How cognitive style of the user affects the overall analysis of digital product?
How a user is cognitively interacting with the application matters a lot as it is somewhere finally going to influence their review/judgement of the application.
Since each and every user’s cognitive style is different i.e. how they perceive a certain flow, a certain challenge or task will be different from the rest of the people so we as designers should ensure that we must include all the user groups with different cognitive styles.
Humans fall into two cognitive style orthogonal dimensions:
Verbalizers: more influenced by words or verbal associations
Imagers: more influenced by images and aesthetics
People who fall into the category of imagers will take the help of aesthetics to understand the flow of the application.
Since usability and aesthetics are two important factors in designing user interfaces. Aesthetic tastes differ from culture to culture. Therefore, it is unreasonable to design a single common user interface for everyone and to expect it to attract all audiences equally. An idea is that software may automatically compose personalised interfaces based on the individual cultural backgrounds of its users. There are several different factors defining the user’s cultural background, such as the user’s first language, religion, education level, the form of education and the social or political norms of their culture.
How can we make the digital product both aesthetic and usable?
For launching a new digital product aesthetics can be the primary reason to entice users but the usability of the product will retain the users for a longer period of time.

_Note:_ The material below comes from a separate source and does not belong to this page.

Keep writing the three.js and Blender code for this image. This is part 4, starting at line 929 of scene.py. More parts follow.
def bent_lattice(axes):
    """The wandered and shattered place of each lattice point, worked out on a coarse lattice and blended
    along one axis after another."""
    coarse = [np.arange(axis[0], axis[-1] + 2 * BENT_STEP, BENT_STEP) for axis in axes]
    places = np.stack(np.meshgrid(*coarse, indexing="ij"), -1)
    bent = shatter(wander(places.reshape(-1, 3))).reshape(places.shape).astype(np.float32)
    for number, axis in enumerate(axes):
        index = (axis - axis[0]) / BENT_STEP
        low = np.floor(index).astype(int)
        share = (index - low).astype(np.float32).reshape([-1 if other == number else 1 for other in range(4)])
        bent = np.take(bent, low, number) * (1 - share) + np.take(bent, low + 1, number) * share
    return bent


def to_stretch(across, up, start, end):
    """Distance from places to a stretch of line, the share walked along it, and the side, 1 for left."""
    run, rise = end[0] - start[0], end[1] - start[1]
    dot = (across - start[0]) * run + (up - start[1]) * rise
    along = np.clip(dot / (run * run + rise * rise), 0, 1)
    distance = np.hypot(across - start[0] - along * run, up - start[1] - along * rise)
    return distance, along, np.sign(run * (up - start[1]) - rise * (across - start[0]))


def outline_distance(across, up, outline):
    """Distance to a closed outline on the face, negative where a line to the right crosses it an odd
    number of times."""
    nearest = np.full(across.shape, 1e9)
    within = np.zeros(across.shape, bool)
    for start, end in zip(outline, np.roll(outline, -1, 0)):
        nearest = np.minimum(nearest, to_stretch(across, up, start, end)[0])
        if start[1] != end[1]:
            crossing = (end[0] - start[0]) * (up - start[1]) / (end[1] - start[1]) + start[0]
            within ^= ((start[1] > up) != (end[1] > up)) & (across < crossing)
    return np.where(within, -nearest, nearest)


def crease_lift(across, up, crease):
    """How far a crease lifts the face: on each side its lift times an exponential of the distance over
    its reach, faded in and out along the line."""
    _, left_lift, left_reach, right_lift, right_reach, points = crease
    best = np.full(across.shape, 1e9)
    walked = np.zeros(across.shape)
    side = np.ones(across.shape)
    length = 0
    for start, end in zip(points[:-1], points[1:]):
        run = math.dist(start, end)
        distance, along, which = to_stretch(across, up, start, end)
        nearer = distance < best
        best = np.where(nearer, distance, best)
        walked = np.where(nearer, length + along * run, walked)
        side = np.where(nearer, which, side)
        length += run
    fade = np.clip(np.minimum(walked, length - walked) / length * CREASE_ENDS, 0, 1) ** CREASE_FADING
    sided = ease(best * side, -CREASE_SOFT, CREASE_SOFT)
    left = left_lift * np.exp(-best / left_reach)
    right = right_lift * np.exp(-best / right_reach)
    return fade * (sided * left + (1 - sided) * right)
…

Most of the dribble shots as you must have seen work in a similar way. they have all the visual good looking elements, and clean UI design but lack the content/information that could make the screen more usable.

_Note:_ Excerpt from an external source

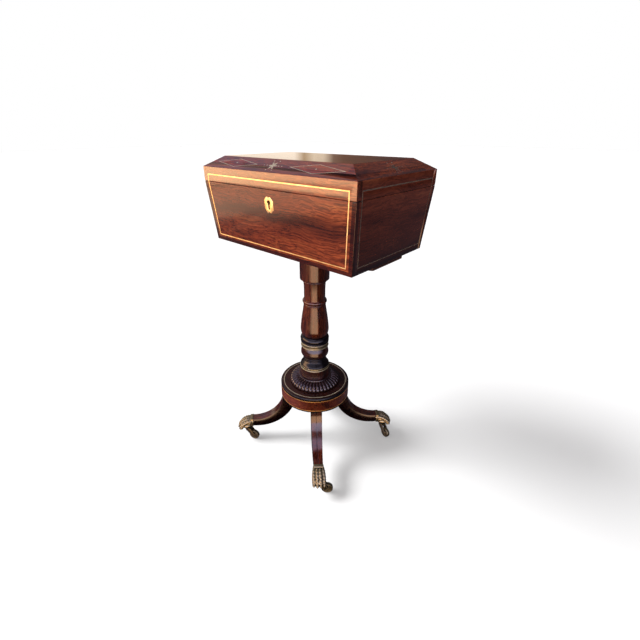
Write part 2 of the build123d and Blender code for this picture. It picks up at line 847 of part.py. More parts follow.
# ---- legs and paws, built along +X ----
def bowed(start, end, sag):
    # arc from start to end that bows below the chord by sag
    run, rise = end[0] - start[0], end[1] - start[1]
    chord = hypot(run, rise)
    middle = ((start[0] + end[0]) / 2 + sag * rise / chord, (start[1] + end[1]) / 2 - sag * run / chord)
    return ThreePointArc(start, middle, end)


def leg():
    inner, outer = (leg_root_inner, platform_bottom), (leg_root_outer, platform_bottom)
    below, above = (leg_reach, leg_end_bottom), (leg_reach, leg_end_top)
    side = Plane.XZ * outline_face(bowed(inner, below, leg_under_sag), Line(below, above),
                                   bowed(outer, above, leg_top_sag), Line(outer, inner))
    slab = extrude(side, leg_root_width, both=True)
    half_root, half_end = leg_root_width / 2, leg_end_width / 2
    plan = [(leg_root_inner - cut_past, -half_root), (leg_root_outer, -half_root), (leg_reach, -half_end),
            (leg_reach, half_end), (leg_root_outer, half_root), (leg_root_inner - cut_past, half_root)]
    body = slab & prism_z(plan, 0, platform_bottom)
    tenon = block(leg_root_inner + tenon_inset, leg_root_outer - tenon_inset, -tenon_width / 2,
                  tenon_width / 2, platform_bottom, platform_bottom + tenon_height)
    half_tongue = half_end - tongue_shoulder
    tongue = block(leg_reach, leg_reach + tongue_length, -half_tongue, half_tongue,
                   leg_end_bottom + tongue_shoulder, leg_end_top - tongue_shoulder)
    return body + tenon + tongue


def paw_cap():
    back = leg_reach + cuff_length
    tip = leg_reach + paw_length
    half_cuff = leg_end_width / 2 + cuff_proud
    cuff = block(leg_reach, back, -half_cuff, half_cuff, leg_end_bottom - cuff_proud,
                 leg_end_top + cuff_proud)
    toe_top = paw_bottom + paw_toe_height
    side = Plane.XZ * outline_face(
        Polyline((leg_reach + cuff_length / 2, leg_end_bottom), (back + tongue_shoulder, paw_bottom),
                 (tip - tongue_shoulder, paw_bottom), (tip, paw_bottom + paw_toe_height / 3),
                 (tip - tongue_shoulder, toe_top)),
        arc((tip - tongue_shoulder, toe_top),
            ((back + tip) / 2 + tongue_shoulder, (toe_top + leg_end_top) / 2 + 2 * tongue_shoulder),
            (leg_reach + cuff_length / 2, leg_end_top)),
        Line((leg_reach + cuff_length / 2, leg_end_top), (leg_reach + cuff_length / 2, leg_end_bottom)),
    )
    slab = extrude(side, paw_width, both=True)
    spread = tip - paw_toe_length
    half_paw = paw_width / 2
    front = outline_face(
        Polyline((spread, half_paw), (leg_reach, half_cuff), (leg_reach, -half_cuff), (spread, -half_paw)),
        arc((spread, -half_paw), (tip, 0), (spread, half_paw)),
    )
    paw = slab & extrude(front, top_level)
    toe_radius = ((tip - spread) ** 2 + half_paw ** 2) / (2 * (tip - spread))
    for k in range(toe_count - 1):
        y = (k - (toe_count - 2) / 2) * toe_spacing
        x = tip - toe_radius + (toe_radius ** 2 - y ** 2) ** 0.5
        paw -= rod_z(toe_groove, 0, top_level, x, y)
    pivot = leg_reach + caster_radius
    hole = rod_z(swivel_pin_radius + running_clearance, 0, paw_bottom + swivel_pin_length, pivot)
    return cuff + paw - hole


# ---- casters, built with the swivel axis at the origin and the wheel trailing along +X ----
def caster_horn():
    high = paw_bottom - swivel_gap
    low = high - horn_crown_height
    inside = wheel_width / 2 + horn_side_gap
    outside = inside + horn_cheek
    crown_back, crown_front = -horn_boss_radius, horn_bridge_reach
    pin = rod_z(swivel_pin_radius, low, high + swivel_pin_length - swivel_gap)
    boss = rod_z(horn_boss_radius, low, high)
    bridge = block(crown_back / 2, crown_front, -outside, outside, low, high)
    bar = Pos((crown_back / 2 + crown_front) / 2, (low + high) / 2) * Rectangle(
        crown_front - crown_back / 2, horn_crown_height)
    eye = Pos(caster_trail, wheel_radius) * Circle(horn_eye_radius)
    cheek = make_hull((bar.edges() + eye.edges()))
    horn = pin + boss + bridge
    for side in (-1, 1):
        near = inside if side > 0 else -outside
        horn += extrude(Plane.XZ.offset(-near - horn_cheek) * cheek, horn_cheek)
    return horn - Pos(caster_trail, 0, wheel_radius) * Rot(90, 0, 0) * Cylinder(axle_radius, 4 * outside)


def caster_axle():
    half = wheel_width / 2 + horn_side_gap + horn_cheek + rivet_proud
    return Pos(caster_trail, 0, wheel_radius) * Rot(90, 0, 0) * Cylinder(axle_radius, 2 * half)


def caster_wheel():
    half = wheel_width / 2
    hub = half + horn_side_gap / 2
    web = half - wheel_dish
    bore = axle_radius + running_clearance
    shoulder = wheel_radius - wheel_crown
    rim = wheel_radius - wheel_rim
    wheel = turned(
        Polyline((shoulder, half), (rim, half), (rim, web), (wheel_hub_radius, web), (wheel_hub_radius, hub),
                 (bore, hub), (bore, -hub), (wheel_hub_radius, -hub), (wheel_hub_radius, -web),
                 (rim, -web), (rim, -half), (shoulder, -half)),
        arc((shoulder, -half), (wheel_radius, 0), (shoulder, half)),
    )
    return Pos(caster_trail, 0, wheel_radius) * Rot(90, 0, 0) * wheel


# ---- assembly ----
def build():
    parts = {}
    parts.update(case_boards())
    parts.update(lid_boards())
    parts["lid_lining"] = lid_lining()

    case_frames, lid_frames = string_frames()
    parts["case_stringing"] = case_frames
    parts["lid_inlay"] = lid_frames + slope_inlay()
    for name in ("case_front", "case_back", "case_left", "case_right"):
        parts[name] -= case_frames
    for name in ("lid_front", "lid_back", "lid_left", "lid_right", "lid_top"):
        parts[name] -= parts["lid_inlay"]

    key_cut = keyhole()
    escutcheon = escutcheon_blank()
    parts["lock_case"] = [lock_case(key_cut)] + bolt_guides()
    parts["lock_bolt"] = lock_bolt()
    parts["link_plate"] = link_plate()
    parts["case_front"] = parts["case_front"] - escutcheon - key_cut - lock_mortise()
    parts["escutcheon"] = escutcheon - key_cut
    parts["lid_front"] -= parts["link_plate"]

    parts["case_hinge_leaves"] = hinge_leaves(False)
    parts["lid_hinge_leaves"] = hinge_leaves(True)
    parts["hinge_pins"] = hinge_pins()
    for upper, board, leaves, screws in ((False, "case_back", "case_hinge_leaves", "case_hinge_screws"),
                                         (True, "lid_back", "lid_hinge_leaves", "lid_hinge_screws")):
        solids, holes = hinge_screws(upper)
        parts[screws] = solids
        parts[board] = parts[board] - parts[leaves] - holes
        parts[leaves] = [leaf - holes for leaf in parts[leaves]]

    parts["fitted_tray"] -= tray_openings()
    for name, side in (("left", -1), ("right", 1)):
        parts[f"canister_{name}"] = canister(side)
        parts[f"canister_cover_{name}"] = canister_cover(side)
        parts[f"bowl_{name}"] = bowl(side)

    solids, holes = bearer_screws()
    parts["bearer_screws"] = solids
    tenon_hole = rod_z(top_tenon_radius + glue_clearance, bearer_bottom - cut_past,
                       case_bottom_level + cut_past)
    parts["bearer"] = bearer() - tenon_hole - holes
    parts["case_bottom"] -= holes

    parts["column_shaft"] = column_shaft()
    parts["column_torus"] = column_torus()
    parts["column_rings"] = column_rings()
    parts["column_knop"] = column_knop()
    parts["column_neck"] = column_neck()
    parts["column_foot"] = column_foot()
    parts["gadroon_collar"] = gadroon_collar()
    parts["platform_stringing"] = platform_stringing()
    parts["platform"] = platform() - parts["platform_stringing"]

    straight_leg, cap = leg(), paw_cap()
    cap -= straight_leg
    pivot = leg_reach + caster_radius
    for name, leg_angle in leg_angles.items():
        turn = Rot(0, 0, leg_angle)
        parts[f"leg_{name}"] = turn * straight_leg
        parts[f"paw_cap_{name}"] = turn * cap
        parts["platform"] -= parts[f"leg_{name}"]
        pivot_x, pivot_y = pivot * cos(radians(leg_angle)), pivot * sin(radians(leg_angle))
        place = Pos(pivot_x, pivot_y, 0) * Rot(0, 0, caster_angles[name])
        parts[f"caster_horn_{name}"] = place * caster_horn()
        parts[f"caster_axle_{name}"] = place * caster_axle()
        parts[f"caster_wheel_{name}"] = place * caster_wheel()
    return parts


os.makedirs("parts", exist_ok=True)
for node, shape in build().items():
    solids = [piece.solid() for piece in shape] if isinstance(shape, list) else shape.solids()
    export_step(Compound(children=solids) if len(solids) > 1 else solids[0], f"parts/{node}.step")
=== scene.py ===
import bpy
from math import atan2, cos, hypot, pi, radians, sin, sqrt
from mathutils import Euler, Matrix, Vector
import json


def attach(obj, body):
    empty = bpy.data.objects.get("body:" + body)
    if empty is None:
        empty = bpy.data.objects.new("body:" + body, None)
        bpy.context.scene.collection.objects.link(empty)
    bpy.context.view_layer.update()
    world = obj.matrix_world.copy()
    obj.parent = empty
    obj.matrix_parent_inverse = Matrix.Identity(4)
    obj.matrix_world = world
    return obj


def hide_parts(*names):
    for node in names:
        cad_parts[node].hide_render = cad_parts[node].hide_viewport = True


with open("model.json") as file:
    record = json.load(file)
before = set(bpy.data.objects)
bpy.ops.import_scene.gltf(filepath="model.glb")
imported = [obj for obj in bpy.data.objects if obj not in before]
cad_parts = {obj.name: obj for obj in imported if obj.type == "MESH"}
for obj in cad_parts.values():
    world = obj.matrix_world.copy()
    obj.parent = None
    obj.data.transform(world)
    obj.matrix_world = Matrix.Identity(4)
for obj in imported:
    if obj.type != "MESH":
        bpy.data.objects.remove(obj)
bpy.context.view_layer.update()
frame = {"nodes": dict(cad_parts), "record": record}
bodies = frame["record"]["behaviour"]["bodies"]
bodyOf = {node: body for body, nodes in bodies.items() for node in nodes}
feet = {"front_left": 225, "front_right": 315, "back_right": 45, "back_left": 135}  # leg directions, degrees


def mm(value):
    return value / 1000


# ---- nodes and colours ----
def linear(hexColour):
    # sRGB hex to the linear values that the shader works in
    parts = [int(hexColour[k:k + 2], 16) / 255 for k in (1, 3, 5)]
    return [c / 12.92 if c <= 0.04045 else ((c + 0.055) / 1.055) ** 2.4 for c in parts] + [1.0]


def feed(tree, socket, value):
    # a socket takes a constant or the output of another node
    if hasattr(value, "is_output"):
        tree.links.new(value, socket)
    else:
        socket.default_value = value


def addNode(tree, kind, settings=None):
    # settings are the node's own properties and its inputs, by name or by number
    node = tree.nodes.new(kind)
    for name, value in (settings or {}).items():
        if isinstance(name, str) and hasattr(node, name):
            setattr(node, name, value)
        else:
            feed(tree, node.inputs[name], value)
    return node


def compute(tree, operation, *values):
    settings = {"operation": operation, **dict(enumerate(values))}
    return addNode(tree, "ShaderNodeMath", settings).outputs["Value"]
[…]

So the basic idea is to first create a whole information flow or information architecture and then try to make it aesthetic.
Make sure not to miss any of the important information in order to look the screen more visually appealing otherwise as users use a product more, the usability issues (and even aesthetics) become annoying and frustrating.
For example, Google’s search engine page has been designed in such a manner that the users can easily be able to focus on the main functionalities or tasks simultaneously maintaining the aesthetics of the page.
The Aesthetic-Usability Effect & User Testing
Since the aesthetic usability effect work on the first impressions so while usability testing there is a high chance that users are not able to identify the usability issues while completing their tasks and we as designers do not get effective results from the user testing.
There is also a high chance that users are favouring the designs/tasks based on the aesthetic appeal and not on the usability factor.
To avoid bias from the aesthetic-usability effect and other influences, designers must use multiple data points, including usability testing, interviews, analytics, user research, etc., to get a holistic picture of the design and user pain points.
Why Are Aesthetics Important for Interface Design?
As we see from the aesthetic-usability effect, great usability is not enough to entice people to use your product or even like it when it performs well especially if your product is new to the market. Finding a balance between form and function is crucial for product design and will also provide a competitive edge, especially for startups or businesses entering a new market.
Considering some of the important UI principles such as choosing an accessible colour scheme, consistency in fonts, layouts & colours, white space, presenting the information in a clear & concise manner, and interaction design have a better chance of attracting new customers and it’s usability will have a better chance of retaining those customers.